TASK TO CARRY OUT:
Repeat the listing below word for word, stopping after the line that contains "transmission: float = 0.0".
---- INFORMATION SHOWN
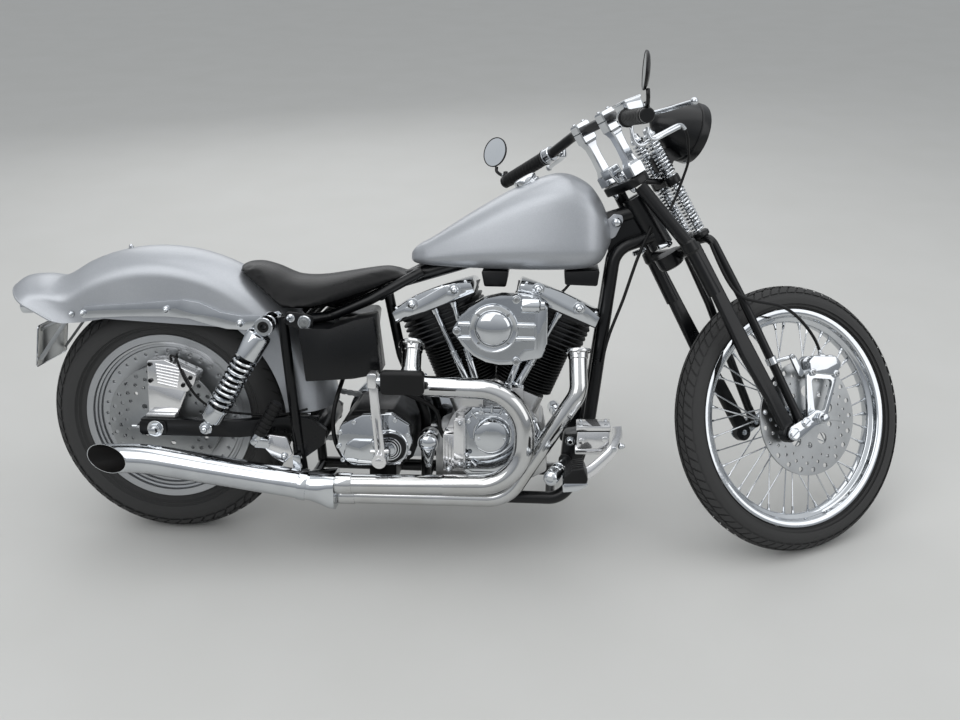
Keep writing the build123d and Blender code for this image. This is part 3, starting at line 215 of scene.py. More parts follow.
@dataclass(frozen=True)
class Finish:
    """A surface finish: two close tones, a gloss that varies in patches, and grain from a real size."""

    name: str
    slot: str
    colour: str
    shade: str
    metallic: float
    roughness: float
    rough_swing: float
    grain_mm: float
    bump: float
    patch_mm: float = 120.0
    coat: float = 0.0
    coat_roughness: float = 0.1
    specular: float = 0.5
    stretch: Point = (1.0, 1.0, 1.0)
    transmission: float = 0.0

    def material(self) -> bpy.types.Material:
        """Builds the material the first time, and returns the same one afterwards."""
        made = bpy.data.materials.get(self.name)
        if made:
            return made
        material = bpy.data.materials.new(self.name)
        material.use_nodes = True
        tree = material.node_tree
        shader = tree.nodes["Principled BSDF"]
        fixed = {"Metallic": self.metallic, "Coat Weight": self.coat, "Coat Roughness": self.coat_roughness,
                 "Transmission Weight": self.transmission}
        if self.metallic < 1.0:
            fixed["Specular IOR Level"] = self.specular
        for key, value in fixed.items():
            shader.inputs[key].default_value = value
        where = add_node(tree, "ShaderNodeTexCoord").outputs["Object"]
        patches = add_node(tree, "ShaderNodeTexNoise", {"Scale": 1 / (self.patch_mm * MM), "Detail": 5.0},
                           {"Vector": where}).outputs["Fac"]
        tone = add_node(tree, "ShaderNodeMapRange", {"From Min": 0.38, "From Max": 0.68}, {"Value": patches})
        colour = add_node(tree, "ShaderNodeMix", {"data_type": "RGBA", MIX_A: hex_linear(self.colour),
                                                  MIX_B: hex_linear(self.shade)},
                          {"Factor": self.tone(tree, where, tone.outputs["Result"])})
        gloss = add_node(tree, "ShaderNodeMapRange",
                         {"From Min": 0.3, "From Max": 0.7, "To Min": self.roughness - self.rough_swing,
                          "To Max": self.roughness + self.rough_swing}, {"Value": patches})
        bump = add_node(tree, "ShaderNodeBump", {"Strength": self.bump, "Distance": 0.3 * self.grain_mm * MM},
                        {"Height": self.grain(tree, where)})
        tree.links.new(colour.outputs[MIX_RESULT], shader.inputs["Base Color"])
        tree.links.new(gloss.outputs["Result"], shader.inputs["Roughness"])
        tree.links.new(bump.outputs["Normal"], shader.inputs["Normal"])
        return material

    def tone(self, tree: Tree, where: Socket, patches: Socket) -> Socket:
        """Says how far the colour goes from the main tone to the second one.

        Args:
            tree: The material's node tree.
            where: Object coordinates.
            patches: Broad patches from 0 to 1.

        Returns:
            The mixing factor.
        """
        return patches

    def grain(self, tree: Tree, where: Socket) -> Socket:
        """Adds fine irregular grain.

        Args:
            tree: The material's node tree.
            where: Object coordinates.

        Returns:
            The height for the bump.
        """
        stretched = add_node(tree, "ShaderNodeMapping", {"Scale": self.stretch}, {"Vector": where})
        noise = add_node(tree, "ShaderNodeTexNoise", {"Scale": 1 / (self.grain_mm * MM), "Detail": 3.0},
                         {"Vector": stretched.outputs["Vector"]})
        return noise.outputs["Fac"]


@dataclass(frozen=True)
class FlakePaint(Finish):
    """Metallic paint: small bright flakes are strewn through the colour."""

    flake_mm: float = 1.2

    def tone(self, tree: Tree, where: Socket, patches: Socket) -> Socket:
        """Mixes flakes into the broad patches, with the same arguments and result as Finish.tone."""
        flakes = add_node(tree, "ShaderNodeTexVoronoi", {"Scale": 1 / (self.flake_mm * MM)},
                          {"Vector": where})
        parts = add_node(tree, "ShaderNodeSeparateColor", links={"Color": flakes.outputs["Color"]})
        speck = add_node(tree, "ShaderNodeMapRange", {"To Max": 0.45}, {"Value": parts.outputs["Red"]})
        half = add_node(tree, "ShaderNodeMath", {"operation": "MULTIPLY", 1: 0.5}, {0: patches})
        both = add_node(tree, "ShaderNodeMath", {"operation": "ADD"},
                        {0: speck.outputs["Result"], 1: half.outputs["Value"]})
        return both.outputs["Value"]


@dataclass(frozen=True)
class Hide(Finish):
    """Smooth vinyl with a pebbled grain of small cells."""

    def grain(self, tree: Tree, where: Socket) -> Socket:
        """Draws the pebbles, with the same arguments and result as Finish.grain."""
        cells = add_node(tree, "ShaderNodeTexVoronoi",
                         {"feature": "DISTANCE_TO_EDGE", "Scale": 1 / (self.grain_mm * MM)},
                         {"Vector": where})
        low = add_node(tree, "ShaderNodeMapRange", {"From Max": 0.25}, {"Value": cells.outputs["Distance"]})
        return low.outputs["Result"]


@dataclass(frozen=True)
class TurnedMetal(Finish):
    """Metal faced on a lathe: fine rings run round a wheel's axle."""

    hub: Point = (0.0, 0.0, 0.0)
    axle: Point = (0.0, 1.0, 0.0)

    def grain(self, tree: Tree, where: Socket) -> Socket:
        """Draws rings by the distance from the axle, with the same arguments and result as Finish.grain."""
        offset = add_node(tree, "ShaderNodeVectorMath", {"operation": "SUBTRACT", 1: self.hub}, {0: where})
        across = add_node(tree, "ShaderNodeVectorMath", {"operation": "CROSS_PRODUCT", 1: self.axle},
                          {0: offset.outputs["Vector"]})
        reach = add_node(tree, "ShaderNodeVectorMath", {"operation": "LENGTH"}, {0: across.outputs["Vector"]})
        rings = add_node(tree, "ShaderNodeTexNoise", {"noise_dimensions": "1D", "Scale": 1.0, "Detail": 3.0})
        scaled = add_node(tree, "ShaderNodeMath", {"operation": "MULTIPLY", 1: 1 / (self.grain_mm * MM)},
                          {0: reach.outputs["Value"]})
        tree.links.new(scaled.outputs["Value"], rings.inputs["W"])
        return rings.outputs["Fac"]


# Silver metallic paint, sprayed and clear coated: a satin grey with a soft, broad highlight
SILVER_PAINT = FlakePaint("silver_metallic_paint", "silver_paint", "#a2a5aa", "#b4b7bb", 0.62, 0.40, 0.03,
                          2.5, 0.02, patch_mm=260, coat=0.14, coat_roughness=0.2)
# Powder-coated steel in black: satin, with the faint pebble of orange peel
BLACK_PAINT = Finish("black_powder_coat", "black_paint", "#07080a", "#0b0c0e", 0.0, 0.30, 0.05, 3.0, 0.08,
                     coat=0.08, specular=0.32)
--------
SOLUTION FOR THIS PROBLEM:
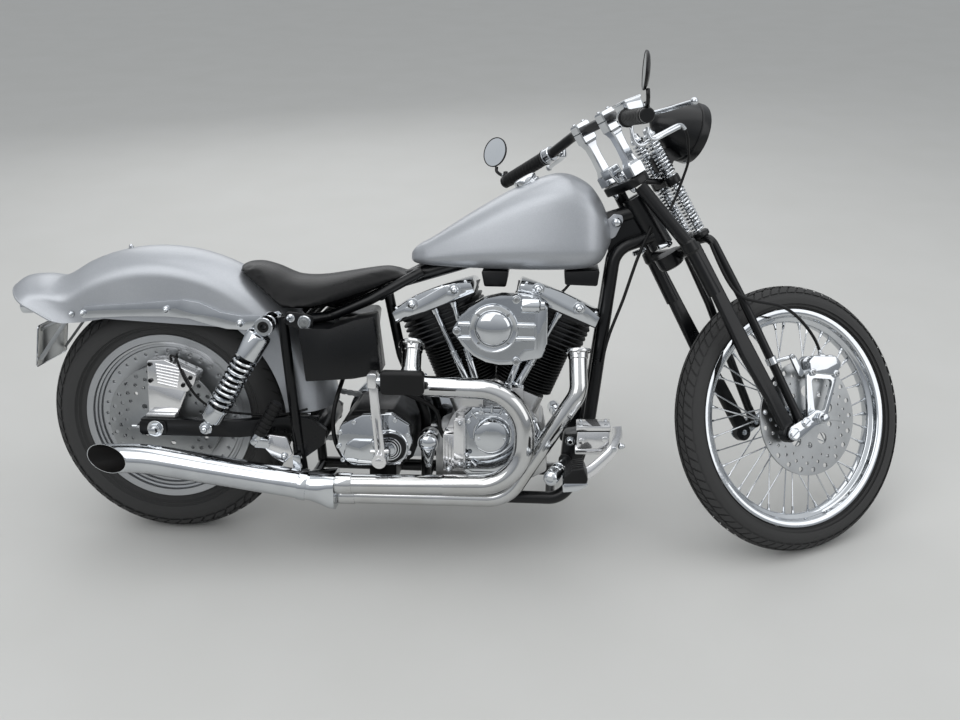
Keep writing the build123d and Blender code for this image. This is part 3, starting at line 215 of scene.py. More parts follow.
@dataclass(frozen=True)
class Finish:
    """A surface finish: two close tones, a gloss that varies in patches, and grain from a real size."""

    name: str
    slot: str
    colour: str
    shade: str
    metallic: float
    roughness: float
    rough_swing: float
    grain_mm: float
    bump: float
    patch_mm: float = 120.0
    coat: float = 0.0
    coat_roughness: float = 0.1
    specular: float = 0.5
    stretch: Point = (1.0, 1.0, 1.0)
    transmission: float = 0.0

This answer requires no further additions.